• EXERCISE INSTRUCTIONS:
Output only the lines from the start of the entries through the line holding "from FreeCAD import Vector". Each line must match the original exactly.

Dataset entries
════════════════════
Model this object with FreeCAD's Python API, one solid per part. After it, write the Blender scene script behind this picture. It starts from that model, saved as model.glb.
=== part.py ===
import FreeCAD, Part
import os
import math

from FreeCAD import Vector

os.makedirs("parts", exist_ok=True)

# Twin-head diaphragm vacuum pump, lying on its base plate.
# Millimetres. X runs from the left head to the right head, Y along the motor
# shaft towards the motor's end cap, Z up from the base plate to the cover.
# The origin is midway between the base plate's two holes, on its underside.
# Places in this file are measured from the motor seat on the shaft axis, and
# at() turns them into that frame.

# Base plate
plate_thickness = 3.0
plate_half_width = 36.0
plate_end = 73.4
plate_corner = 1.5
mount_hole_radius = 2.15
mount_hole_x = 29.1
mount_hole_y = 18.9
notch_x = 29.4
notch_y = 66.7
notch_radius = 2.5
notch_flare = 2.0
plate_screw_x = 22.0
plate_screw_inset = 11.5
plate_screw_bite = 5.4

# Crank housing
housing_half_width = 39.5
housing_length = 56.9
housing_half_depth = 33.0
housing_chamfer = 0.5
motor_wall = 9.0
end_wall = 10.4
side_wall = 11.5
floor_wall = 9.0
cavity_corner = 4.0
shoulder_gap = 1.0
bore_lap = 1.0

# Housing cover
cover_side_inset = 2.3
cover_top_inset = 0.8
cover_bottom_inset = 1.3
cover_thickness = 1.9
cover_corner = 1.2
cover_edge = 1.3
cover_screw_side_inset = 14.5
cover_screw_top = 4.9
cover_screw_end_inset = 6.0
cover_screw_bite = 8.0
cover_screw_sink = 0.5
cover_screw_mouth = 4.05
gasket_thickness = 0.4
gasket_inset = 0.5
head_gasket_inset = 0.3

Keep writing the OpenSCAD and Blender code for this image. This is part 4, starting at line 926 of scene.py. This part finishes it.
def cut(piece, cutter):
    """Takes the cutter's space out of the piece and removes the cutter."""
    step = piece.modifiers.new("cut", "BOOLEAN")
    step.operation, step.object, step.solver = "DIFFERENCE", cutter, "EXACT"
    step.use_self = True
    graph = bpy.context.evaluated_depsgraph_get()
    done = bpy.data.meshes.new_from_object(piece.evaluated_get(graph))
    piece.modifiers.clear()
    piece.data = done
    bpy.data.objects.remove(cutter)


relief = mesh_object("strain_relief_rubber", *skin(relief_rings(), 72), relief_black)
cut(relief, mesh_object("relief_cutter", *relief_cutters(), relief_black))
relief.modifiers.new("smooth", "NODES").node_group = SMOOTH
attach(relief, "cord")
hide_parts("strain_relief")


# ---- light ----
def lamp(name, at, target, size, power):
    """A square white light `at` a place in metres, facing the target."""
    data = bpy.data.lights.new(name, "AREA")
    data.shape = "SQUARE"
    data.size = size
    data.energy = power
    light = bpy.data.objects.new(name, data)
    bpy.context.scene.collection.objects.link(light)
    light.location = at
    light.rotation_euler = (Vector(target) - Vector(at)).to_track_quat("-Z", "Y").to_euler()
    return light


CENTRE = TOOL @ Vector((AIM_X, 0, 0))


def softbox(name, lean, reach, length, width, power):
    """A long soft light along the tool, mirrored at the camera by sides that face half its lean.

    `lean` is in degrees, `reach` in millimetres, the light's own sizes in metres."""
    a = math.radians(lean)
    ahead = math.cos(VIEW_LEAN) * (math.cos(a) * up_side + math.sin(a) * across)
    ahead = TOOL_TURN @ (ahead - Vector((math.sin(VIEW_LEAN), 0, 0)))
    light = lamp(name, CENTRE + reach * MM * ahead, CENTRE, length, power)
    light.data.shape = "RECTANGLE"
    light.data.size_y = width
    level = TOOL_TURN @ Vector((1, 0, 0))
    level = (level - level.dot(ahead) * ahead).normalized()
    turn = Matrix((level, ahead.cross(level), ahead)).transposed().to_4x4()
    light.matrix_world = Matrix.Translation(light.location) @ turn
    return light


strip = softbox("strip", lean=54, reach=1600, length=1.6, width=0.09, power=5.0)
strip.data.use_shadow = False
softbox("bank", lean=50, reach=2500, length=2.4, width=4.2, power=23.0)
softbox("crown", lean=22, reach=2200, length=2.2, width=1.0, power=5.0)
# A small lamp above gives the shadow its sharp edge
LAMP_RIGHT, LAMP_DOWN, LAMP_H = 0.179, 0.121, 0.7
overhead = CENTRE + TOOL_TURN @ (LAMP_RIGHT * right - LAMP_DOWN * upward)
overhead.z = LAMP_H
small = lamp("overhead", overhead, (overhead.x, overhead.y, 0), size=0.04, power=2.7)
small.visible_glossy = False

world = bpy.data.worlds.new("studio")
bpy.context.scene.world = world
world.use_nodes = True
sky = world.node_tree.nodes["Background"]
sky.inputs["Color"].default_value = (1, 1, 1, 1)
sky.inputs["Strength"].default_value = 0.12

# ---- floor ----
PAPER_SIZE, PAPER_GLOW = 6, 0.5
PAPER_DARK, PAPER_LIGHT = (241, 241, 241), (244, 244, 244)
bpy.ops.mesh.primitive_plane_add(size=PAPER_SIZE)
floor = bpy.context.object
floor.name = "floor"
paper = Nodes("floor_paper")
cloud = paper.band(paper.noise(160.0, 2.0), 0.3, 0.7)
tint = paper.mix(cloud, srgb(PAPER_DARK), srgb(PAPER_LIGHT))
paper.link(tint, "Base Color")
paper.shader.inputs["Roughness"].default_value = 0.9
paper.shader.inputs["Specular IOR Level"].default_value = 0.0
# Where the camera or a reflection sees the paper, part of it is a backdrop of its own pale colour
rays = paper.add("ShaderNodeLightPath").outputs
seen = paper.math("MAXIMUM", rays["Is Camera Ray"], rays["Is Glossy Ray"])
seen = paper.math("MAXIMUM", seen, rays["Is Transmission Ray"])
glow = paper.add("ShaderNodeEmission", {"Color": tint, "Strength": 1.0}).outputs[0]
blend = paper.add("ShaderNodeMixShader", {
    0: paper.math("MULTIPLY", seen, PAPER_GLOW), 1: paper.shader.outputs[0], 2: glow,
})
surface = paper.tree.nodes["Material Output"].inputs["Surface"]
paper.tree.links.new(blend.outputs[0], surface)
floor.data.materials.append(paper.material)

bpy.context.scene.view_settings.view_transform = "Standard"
════════════════════
• CORRECT OUTPUT:
Model this object with FreeCAD's Python API, one solid per part. After it, write the Blender scene script behind this picture. It starts from that model, saved as model.glb.
=== part.py ===
import FreeCAD, Part
import os
import math

from FreeCAD import Vector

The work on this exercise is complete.